The leader of the country's most powerful banking industry lobby, Murilo Portugal, a former International Monetary Fund official, would also probably be Brazil's next finance minister.

Numerous bank CEOS and other corporate executives have gloated that the impeachment would help bring them new "opportunities," Greenwald notes.

"It’s an obvious farce" and a "massive scam," he says, blasting "the truly anti-democratic nature of what’s taking place."

"This fraud being perpetrated here is as blatant as it is devastating. But it’s the same pattern that has been repeatedly seen around the world, particularly in Latin America, when a tiny elite wage a self-protective, self-serving war on the fundamentals of democracy."

The role of the U.S. in the scandal is contested but incredibly significant.

The Intercept exposed that a leading right-wing Brazilian opposition figure traveled to Washington, D.C. for secret meetings with American politicians and lobbyists.

Brazilian Sen. Aloysio Nunes met with Thomas Shannon, undersecretary of state and former ambassador to Brazil, as well as with the chair of the Senate Foreign Relations Committee, Sen. Bob Corker (R-TN). The right-wing Brazilian lawmaker also met with the lobbying firm Albright Stonebridge Group, which is headed by Bill Clinton's Secretary of State Madeleine Albright and Kellogg CEO Carlos Gutierrez.

Mark Weisbrot, co-director of the think thank the Center for Economic and Policy Research, explained in an interview on Democracy Now that Tom Shannon, whom the right-wing Brazilian lawmaker met with, "is the most influential person on Latin America in the State Department," the figure who recommends to Secretary of State Kerry what he should do.

"By meeting with him, [Shannon] sends a message to everybody who’s paying close attention in Brazil that the U.S. is okay with this process," Weisbrot said.

"It’s very similar to the coup in Honduras," he added, referring to the 2009 incident in which the Honduran military overthrew the democratically elected left-wing government and installed a series of right-wing leaders. The U.S., under the leadership of Secretary of State Hillary Clinton, prevented former President Manuel Zelaya from being reinstated and pushed for the world to recognize the coup government.

Since then, the U.S.-backed Honduran regime has viciously cracked down on opposition figures, killing hundreds of people. It has presided over a more a more violent and chaotic country that, from 2012 to 2014, was the murder capital of the world.
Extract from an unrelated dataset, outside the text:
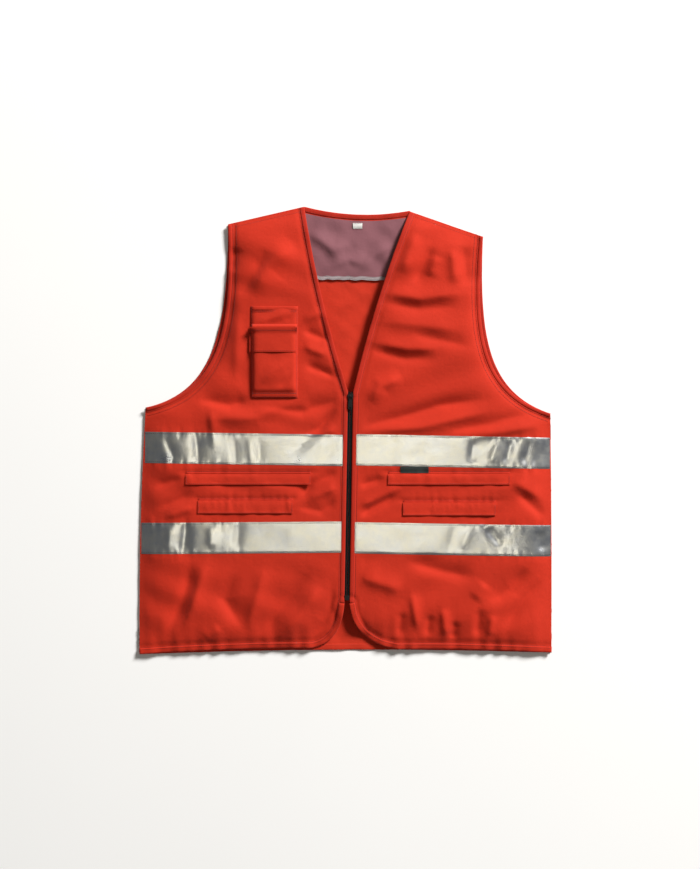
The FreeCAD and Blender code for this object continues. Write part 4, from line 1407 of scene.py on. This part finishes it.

"Anybody paying close attention to that and everybody in Washington knew the very first day of the [Honduran] coup, when the White House put out a statement that didn’t say one bad thing about the coup, well, that’s the strongest statement you could make in support of a coup, a military coup, in the 21st century."

"It’s a very similar thing," Weisbrot added, comparing the incidents in Brazil and Honduras.

There are no real charges against President Rousseff that would warrant impeachment, he pointed out, referring to the crisis as a "coup" attempt to undo the 2014 election.

Weisbrot stressed: "The United States really does want to get rid of the Workers’ Party and always has."

In short, Brazilian elites are trying to topple the democratically elected left-wing president on trumped-up corruption accusations and replace her with an oligarch-backed right-winger who has been accused of actual, serious corruption. And the U.S. is silent, if not helping the undemocratic opposition outright.